L2 cache runs as a software-managed scratchpad — there is no hardware replacement policy. Addresses are named directly in the instruction stream (MEMCPY dest_addr, GEMM src_addr). Benefits:

  • Predictable latency (no tag matching, no miss handling).

  • The compiler can lay out data statically and route around interconnect contention.

3.2 Constant Cache: ISA Pointer Backing Store

The ISA references shape / size metadata through 6-bit shape_ptr_addr and size_ptr_addr fields. These pointers index into the Constant Cache’s 64 entries, which are preloaded by MEMSET. See Per-Instruction Encoding for the encoding.

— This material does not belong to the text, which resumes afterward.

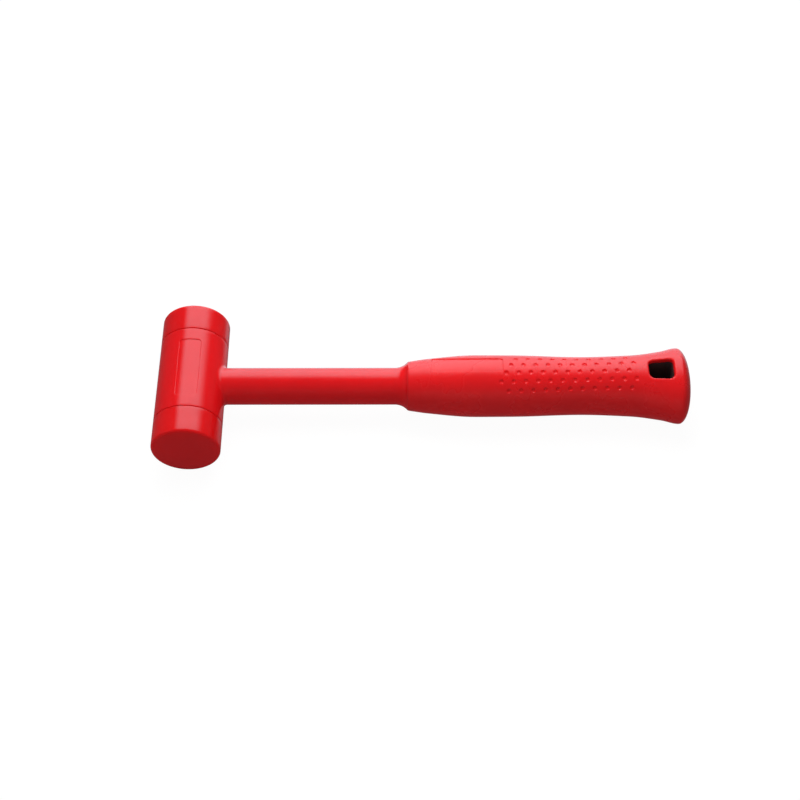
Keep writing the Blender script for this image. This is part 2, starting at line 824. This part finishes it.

3.3 Weight Buffer: Streaming FIFO

The Weight Buffer is implemented as a circular FIFO that absorbs the timing difference between HP port prefetch and core consumption. It supports both GEMM’s Weight Stationary reuse and GEMV’s Weight Streaming pattern via bank-level interleaving.

4. Preventing Data Starvation

Pipeline stalls are avoided with double-buffering throughout:

  • GEMM activations: ping-pong buffers between L2 and PE.

  • GEMV activations: bank-split L1 cache for simultaneous read/write.

  • Weights: ping-pong FIFO inside the Weight Buffer.

The design targets 100% busy-rate for every compute core under ideal conditions. Measured utilization will be reported in the Implementation section once synthesis results come in.